Gemeinsam Arbeiterlieder singen: Genosse Arnold besinnt sich auf seine Wurzeln

Erstveröffentlicht: 
19.11.2013

Nett, dass so eine Kaffeerunde zusammengekommen ist“, hat der SPD-Bundestagsabgeordnete Rainer Arnold am Sonntagnachmittag gesagt und sich gefreut. Er richtet den Notenständer aus und stimmt die Gitarre. Im Obergeschoss der Volkshochschule Filderstadt haben sich etwa 30 Gäste eingefunden, um mit Rainer Arnold Arbeiter- und Freiheitslieder zu singen. Die Singstunde „Lieder von Frieden und Freiheit mit Rainer Arnold“ ist der krönende Abschluss der Ausstellung „150 Jahre deutsche Sozialdemokratie“. Die war für eine Woche im Treppenhaus der Volkshochschule Filderstadt zu sehen.

Arnold selbst hat die Lieder mitgebracht. Er hat sie zusammengestellt, zusammengeheftet und mit Seitenzahlen versehen. Nun werden die Blätter ausgeteilt – damit jeder Besucher die Texte aus voller Kehle mitsingen kann. Das Liedheft umfasst insgesamt 46 Lieder aus der Arbeiterbewegung. Mit dabei sind „Brüder zur Sonne“, das als eines der SPD-Parteilieder gilt, und auch „Die Moorsoldaten“, ein Lied aus der NS-Zeit, das die Häftlinge im Konzentrationslager Bürgermoor gesungen haben.

Rainer Arnold fordert die Besucher auf, die ersten Reihen zu belegen und bittet sie nach vorn. Jung und Alt sind gekommen, um mitzusingen. Für die nette Kaffeerunde sorgen auch Heißgetränke und Gebäck.

 

Jetzt wird es kämpferisch!

Arnold vergewissert sich noch einmal, ob die Gitarre richtig gestimmt ist. „Die ausgewählten Lieder – zumindest einige von ihnen – könnten etwas pathetisch rüberkommen“, sagt er. Doch man solle sie im Zusammenhang der Zeit und der damaligen Gesellschaft betrachten. So seien sie Ausdruck unverfälschter Gefühle von Menschen gewesen. Vor allem für solche, die weder lesen noch schreiben konnten, seien die Lieder von großer Bedeutung gewesen. Sie hätten das Gefühl von Zusammenhalt gegeben. „Denn zusammen ist man stark“ – dieser Leitspruch stecke ja hinter der Arbeiterbewegung. Und Arbeiterlieder zu singen, heiße auch die eigene Meinung zu vertreten. Das gelte für damals ebenso wie für heute. „Lieder sind eine besondere Art der Verständigung“, fügt Arnold hinzu.

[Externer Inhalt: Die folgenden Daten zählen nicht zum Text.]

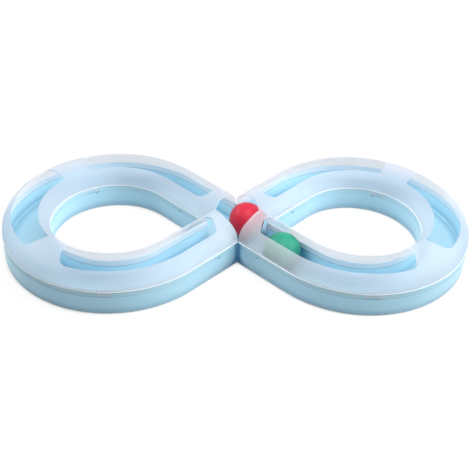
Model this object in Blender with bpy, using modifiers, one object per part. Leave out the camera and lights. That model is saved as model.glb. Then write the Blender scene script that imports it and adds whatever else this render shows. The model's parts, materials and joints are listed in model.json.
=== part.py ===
"""Figure-eight ball track for a cat.

Two channel halves meet at the crossing, an arched cover with paw slots sits on each half, and two
hollow balls roll in the channel. Metres, +Z up, origin on the ground at the centre of the crossing.
"""
import math

import bmesh
import bpy
from mathutils import Matrix, Vector

# Track seen from above
LOOP_RADIUS = 0.098            # centre line of the channel round each loop
BASE_HALF_WIDTH = 0.0262       # channel centre line to the base wall's outer face
COVER_OVERHANG = 0.0004        # cover edge stands this far outside the base wall
SEAT_GAP = 0.0003              # clearance between pieces that touch
ARC_STEP = math.radians(7.5)   # one facet of the loop

# Base section
WALL = 0.0022                  # base wall below the rebate
RIM_WALL = 0.00095             # base wall beside the cover's skirt
BAND_SETBACK = 0.00025         # outer face of the upper band, set back from the lower wall
BAND_HEIGHT = 0.0060           # upper band, from the cover's edge down
WALL_FOOT = 0.0008             # lower edge of the walls above the ground
FLOOR_TOP = 0.0045             # running surface of the balls
FLOOR = 0.0020                 # floor thickness
FLOOR_FILLET = 0.0030          # fillet between floor and walls
RIM_HEIGHT = 0.0288            # cover's lower edge above the ground

# Cover section
COVER_HEIGHT = 0.0505          # crest of the cover above the ground
COVER_WALL = 0.0016            # cover thickness
ARCH_POWER = 2.4               # roundness of the arch: 2 is an ellipse, more is squarer
SKIRT_HEIGHT = 0.0058          # skirt that drops inside the base wall
LEDGE = 0.0012                 # thickness of the ledge that carries the skirt
ARCH_FACETS = 14               # facets of the arch's outer face
INNER_ARCH_FACETS = 10         # facets of the arch's inner face

# Paw slots in the cover. Angles are taken from the loop's far end, tips from the centre of the crossing
SLOT_HALF_WIDTH = 0.0147
END_SLOT_FRONT_ANGLE = math.radians(41.0)
END_SLOT_REAR_ANGLE = math.radians(43.0)
END_SLOT_CORNER = 0.0070
END_SLOT_WIDE_CORNER = 0.0095  # outer corner at the front end
FRONT_SLOT_INNER_ANGLE = math.radians(56.5)   # start of the front slot, inner side
FRONT_SLOT_OUTER_ANGLE = math.radians(65.9)   # start of the front slot, outer side
REAR_SLOT_ANGLE = math.radians(65.0)
FRONT_SLOT_CORNER = 0.0110     # corner at the start of the front slot, outer side
REAR_SLOT_CORNER = 0.0095      # corner at the start of the rear slot, outer side
SLOT_INNER_CORNER = 0.0060     # corner at the start of a front or rear slot, inner side
REAR_TIP = 0.0422              # square tip of the rear slot
REAR_TIP_CORNER = 0.0085
FRONT_TIP = 0.0358             # slanted tip of the front slot, inner part
FRONT_TIP_KNEE = -0.0040       # across the leg, where the slant starts
FRONT_TIP_OUTER = 0.0478       # slanted tip of the front slot, outer side
FRONT_TIP_CORNER = 0.0060
CORNER_FACETS = 5

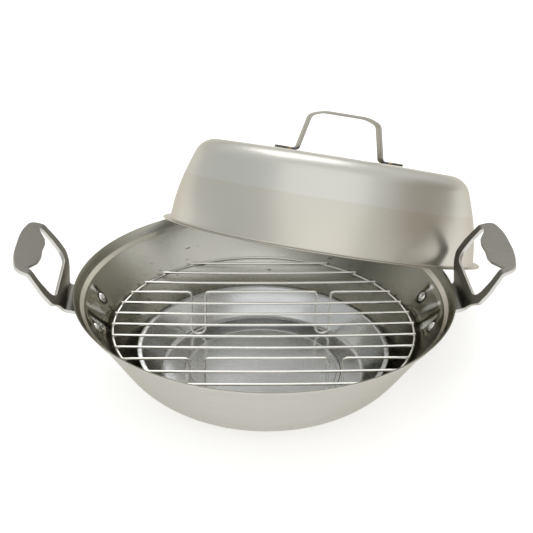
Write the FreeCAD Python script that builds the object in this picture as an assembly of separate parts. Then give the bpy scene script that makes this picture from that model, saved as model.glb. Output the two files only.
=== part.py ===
"""Stovetop smoker: a spun steel bowl with two sheet handles, a drip pan,
a wire rack that stands in the pan, and a deep lid leaning on the back of the bowl.

Millimetres. +Z is up, +X is to the right, +Y is towards the back.
The origin is the centre of the bowl's flat base, on the surface it stands on.
"""
import FreeCAD, Part
import math
import os

os.makedirs("parts", exist_ok=True)
V = FreeCAD.Vector

# ---------------------------------------------------------------- driving dimensions
# bowl
RIM_RADIUS = 150.0        # outermost edge of the rim
BOWL_HEIGHT = 80.0        # base to rim
BOWL_SHEET = 1.0
BASE_CURVE = 64.5         # inside radius where the base turns up into the wall
WALL_ANGLE = 32.5         # wall, from the vertical
LIP_ANGLE = 35.0          # flared lip above the lid seat, from the vertical
SEAT_DROP = 6.3           # rim down to the outer edge of the lid seat
SEAT_WIDTH = 3.3          # ledge that carries the lid
SEAT_FALL = 2.5           # how far the ledge slopes down inwards
SEAT_BEND = 1.2           # inside radius of the two folds of the step

# side handles
HANDLE_SHEET = 3.0
HANDLE_REACH = 42.2       # rim to the tip of the grip
GRIP_LENGTH = 16.2        # fold at the top of the arms to the tip of the grip
GRIP_RISE = 34.2          # fold above the rim
GRIP_SLOPE = 20.0         # grip, from the horizontal
FOOT_REACH = 5.4          # rim to the foot of the riser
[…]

Zum Einsingen schlägt er einen Titel vor, der allen bekannt sein dürfte: „Die Gedanken sind frei“. Ein leichter Einstieg, denn viele kennen den Text sogar auswendig und alle singen lauthals mit. „Und jetzt was Trauriges“, kündigt Arnold an. „Das Lied von Robert Blum“ wird gesungen. Daraufhin folgt das „Bürgerlied“.

 

Der Musiker und SPD-Politiker Arnold

Rainer Arnold spielt voller Energie auf seiner Gitarre. Nebenberuflich war der SPD-Politiker Musiker. Für seine Band „Butterflies“ hat er 20 Jahre auf das Schlagzeug getrommelt und Tanzmusik gemacht. Heute greift er lieber zur Klampfe und stimmt Freiheitslieder an. Sein rechtes Bein steht auf einer Kiste, damit er sein Instrument entspannt auf den Oberschenkel stützen kann. Der linke Fuß gibt den Takt vor. Zu jedem Lied erklärt Arnold die Hintergründe. „Ich bin ein Soldat, doch ich bin es nicht gerne“ passe beispielsweise zum Volkstrauertag an diesem Sonntag. Dieser Gedenktag soll an die Kriegsopfer aller Nationen erinnern – auch an die Soldaten.

„‚Der kleine Trompeter’ – das ist eigentlich eine Schnulze“, sagt Arnold. In der damaligen DDR habe dieses Lied jeder gekannt. „Doch genug der sanften Töne“, findet Arnold: „Jetzt werden wir ein bisschen kämpferisch! Lasst uns ,Dem Morgenrot entgegen’ singen!“

Nach einer Stunde gemeinsamen Musizierens wird noch das Partisanenlied „Bella Ciao“ in deutscher Sprache geschmettert. „Drum links, zwei drei. Drum links, zwei drei“. Arnold stimmt „die Einheitsfront“ an, und die „Moorsoldaten“ klingen noch lange nach.